Christmas Gift
Well I feel dumb. Back in July, after the first ultrasound, we scheduled today’s appointment. Obviously I never read the letter clear enough because the true purpose of today’s appointment went completely over my head. I assumed we were going in for another ultrasound was so excited. I wanted to know myself the sex of the baby and to tell you all. I was planning to have Tim take photos of me during it and to include that and a sonogram on this post. By now you must be wondering what did happen.
We got our bus and connecting bus on time, got confused on arrival because there seemed to be more people in the Obstetrics area than last time and we actually waited in a waiting room, unlike last time when we tried to find our destination and then just heard my name called. A nurse came in and took us to an office. I started off confused. I kept telling her “I have an ultrasound,” but it never seemed to register with her, nor did the fact that we don’t speak Norwegian and have to roughly translate whatever is said in the language. We went to her office where she attempted an explanation of how their new system works in taking information about me, writing it on another form to be entered in their computer system so they have it on file next month or whenever I call for information, etc. She asked me questions I barely understood to enter on the form, most of which were answered on forms of mine she had in front of her. I patiently answered her questions figuring after the paperwork was done we’d get to the spiffy technology and see our not-so-little one. At times during her work and then after she asked about my pregnancy and “explained” (again, I could barely understand her) things about the hospital and wanted to know if I had any questions. While I have a list prepared specifically for our two evening course (In English!) next week, I gave her one or two. I don’t know if it was just the miscommunication but she didn’t seem as calm as my midwife or even the doctor I’ve seen. She asked about my job and if I no longer worked there because of a problem. She explained why the head-down position is necessary for an easier delivery. She offered information on a few pain-relievers. One was a bath which I accepted but had to decline a couple times an epidural and acupuncture. I don’t know why she didn’t understand at first that I didn’t want either. She went over all this stuff I already know as if I’m completely clueless. Kari Janne, our midwife treats us very differently, she is also very easy to understand and so calming (not that I worry). I kept asking about or mentioning the ultrasound but it always seemed to go over her head. I don’t need this stress of miscommunication. I really hope this doesn’t happen next month! After we’d sat for a while and she realized we didn’t have any questions for her, she got up and said goodbye….
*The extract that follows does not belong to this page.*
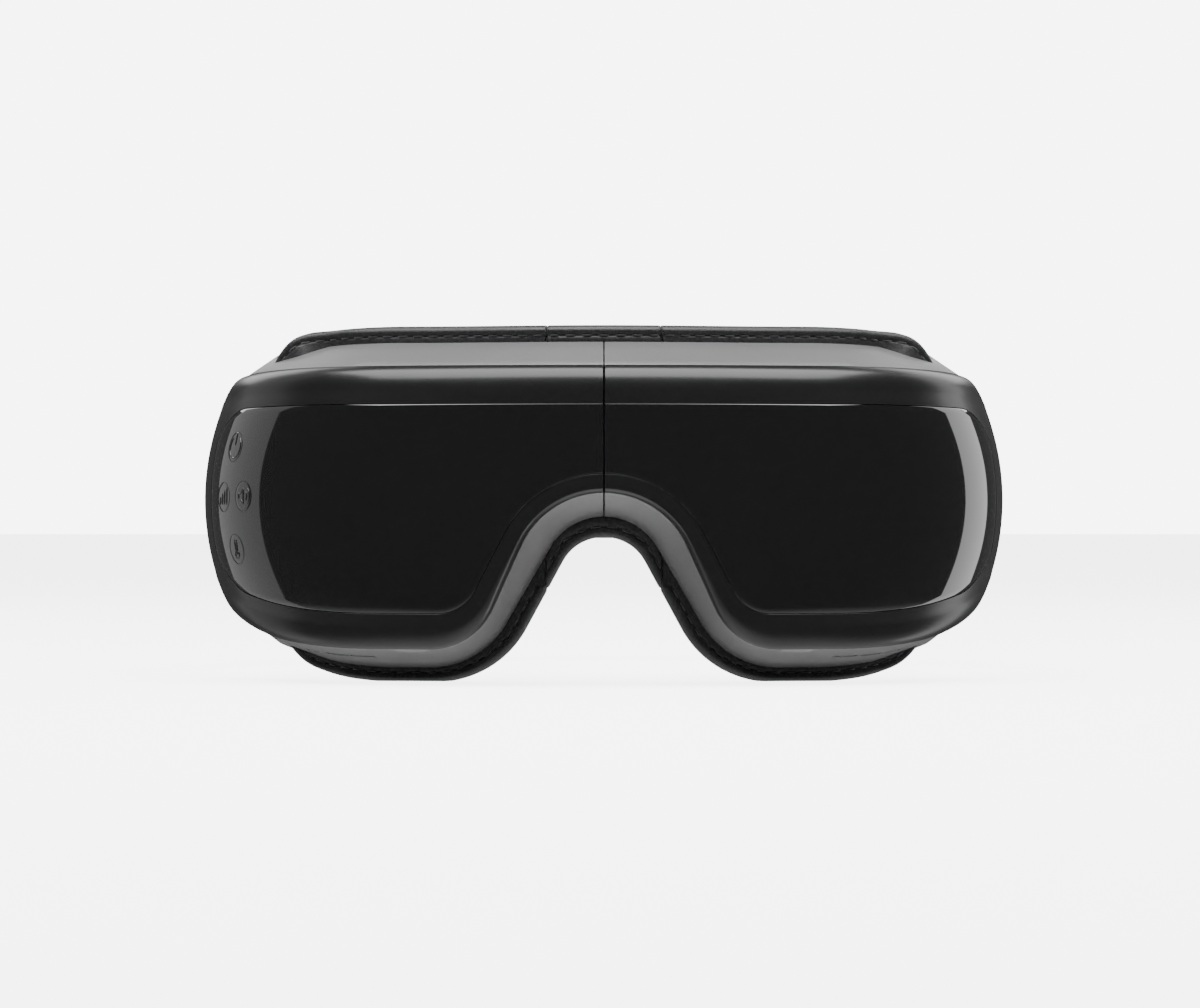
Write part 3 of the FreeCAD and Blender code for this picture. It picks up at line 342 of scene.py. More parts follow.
def material(name, colour, roughness, metallic=0.0, **sockets):
    """A material and its Principled BSDF."""
    made = bpy.data.materials.new(name)
    made.use_nodes = True
    shader = made.node_tree.nodes["Principled BSDF"]
    shader.inputs["Base Color"].default_value = (*colour, 1.0)
    shader.inputs["Roughness"].default_value = roughness
    shader.inputs["Metallic"].default_value = metallic
    for key, value in sockets.items():
        shader.inputs[key.replace("_", " ")].default_value = value
    return made, shader


def polished(name, colour, base, smear, dust, coat):
    """Gloss plastic: near-black resin under a clear polished skin, with handling marks."""
    made, shader = material(name, colour, base, Coat_Weight=coat, Coat_Roughness=base * 0.6)
    tree = made.node_tree
    marks = node(tree, "ShaderNodeGroup", node_tree=MARKS)
    marks.inputs["Base"].default_value = base
    marks.inputs["Smear"].default_value = smear
    marks.inputs["Dust"].default_value = dust
    tint = node(tree, "ShaderNodeMix", data_type="RGBA")
    tint.inputs["A"].default_value = (*colour, 1.0)
    tint.inputs["B"].default_value = (0.20, 0.20, 0.20, 1.0)
    bump = node(tree, "ShaderNodeBump", {"Strength": 0.006, "Distance": 0.00002})
    tree.links.new(marks.outputs["Dust Mask"], tint.inputs["Factor"])
    tree.links.new(tint.outputs["Result"], shader.inputs["Base Color"])
    tree.links.new(marks.outputs["Roughness"], shader.inputs["Roughness"])
    tree.links.new(marks.outputs["Height"], bump.inputs["Height"])
    tree.links.new(bump.outputs["Normal"], shader.inputs["Normal"])
    return made


cover_finish = polished("gloss_cover", (0.0062, 0.0062, 0.0066), 0.28, 0.04, 0.01, 0.12)
SHELL = stations(SEAM, LENGTH, 1.4, 0.25, 3.0)
recess_end = VISOR_END + GROOVE
cover_run = sorted([p for p in SHELL if abs(p[0] - recess_end) > 0.4] + [(recess_end, 0.0), (recess_end + 0.02, 0.0)])


def carved(piece, cutters):
    """The piece with the cutters taken away from it."""
    for cutter in cutters:
        cut = piece.modifiers.new("cut", "BOOLEAN")
        cut.operation, cut.solver, cut.object = "DIFFERENCE", "EXACT", cutter
    bpy.context.view_layer.update()
    shaped = bpy.data.meshes.new_from_object(piece.evaluated_get(bpy.context.evaluated_depsgraph_get()))
    piece.modifiers.clear()
    piece.data = shaped
    shaped.shade_smooth()
    shaped.set_sharp_from_angle(angle=math.radians(32))
    for cutter in cutters:
        bpy.data.objects.remove(cutter)
    return piece


KEYS = {"power_key": (104.4, 58.5), "mode_key": (108.6, 46.0), "sound_key": (98.2, 46.2),
        "temperature_key": (103.3, 33.0)}
KEY_RADIUS, KEY_GAP = 3.7, 0.06


def key_cutter(s, z, side, radius, near, far):
    """A round cutter square to the front at a key."""
    a, steps = turn_at(s), 64
    points = []
    for d in (near, far):
        x0, y0, _ = spot(s, z, d)
        for k in range(steps):
            t = 2 * math.pi * k / steps
            points.append((x0 + radius * math.cos(t) * math.cos(a), y0 + radius * math.cos(t) * math.sin(a),
                           z + radius * math.sin(t)))
    faces = [(k, (k + 1) % steps, steps + (k + 1) % steps, steps + k) for k in range(steps)]
    faces += [tuple(range(steps)), tuple(range(steps, 2 * steps))]
    return new_piece("cutter", mirrored(points, side), faces, cover_finish)


for half, side in HALVES:
    outer = [cover_line(s, drawn, VISOR_SKIN + 0.06) for s, drawn in cover_run]
    inner = [cover_line(min(max(s, SEAM + WALL), LENGTH - WALL), WALL, 0.0) for s, drawn in cover_run]
    points, faces = dish(outer, inner)
    cover = new_piece("cover_" + half, mirrored(points, side), faces, cover_finish)
    if half == "right":
        carved(cover, [key_cutter(s, z, side, KEY_RADIUS + KEY_GAP, -3, 6) for s, z in KEYS.values()])
    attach(cover, half + "_half")
    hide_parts("front_cover_" + half)

# ================================================================ visors
# A mirror-smooth black panel is bonded into a recess of each cover, with a hair-line groove round it.
# The wearer's right one has four round holes for the keys at the temple.
visor_finish = polished("visor_panel", (0.0036, 0.0036, 0.004), 0.045, 0.025, 0.006, 1.0)
VISOR_EDGE = 0.3


def sweep(rows):
    """Points and faces of a solid from closed rows, capped at both ends."""
    count = len(rows[0])
    points = [p for row in rows for p in row]
    faces = []
    for i in range(len(rows) - 1):
        for j in range(count):
            a, b = i * count + j, i * count + (j + 1) % count
            faces.append((a, b, b + count, a + count))
    faces.append(tuple(range(count)))
    faces.append(tuple(len(points) - count + j for j in range(count)))
    return points, faces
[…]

I read and reread the letter about the appointment and it finally got through that we weren’t there for an ultrasound but just what we’d already done. I’ve heard before that normally here there is only one ultrasound, and I thought, “Ok, but I have a 2nd.” Apparently there is always only one unless there are special circumstances or problems. I’ve had a wonderfully normal pregnancy. It is possible in the 18th week to determine the sex of the baby but in Norway they won’t tell you. I’ve heard that some non-native residents (Middle Easterners?) respond negatively to a female child and Norway does what it can to prevent abortions. So I guess no one here ever knows the sex beforehand. You are always surprised.
Upon realizing my mistake I was very upset but attempted to hold it in. But as we got our coats, I started and could not stop crying (not loudly… but tears came forth). I’d been so excited to find out and spread the news and by my own error I’d let myself way down.
Poor Tim tried to comfort me by telling me my hair looked nice. I think it took about 15-20 minutes to get myself together. I just needed to get out and away from people so I could really relax and just let it out but it wasn’t really possible. By the time we got on the bus I was better and was able to explain to Tim why I was so upset.
So now we must come up with a boy’s name and a middle name for a girl. And as Tim said, this little one will be a real Christmas gift, we have no idea what we’re getting.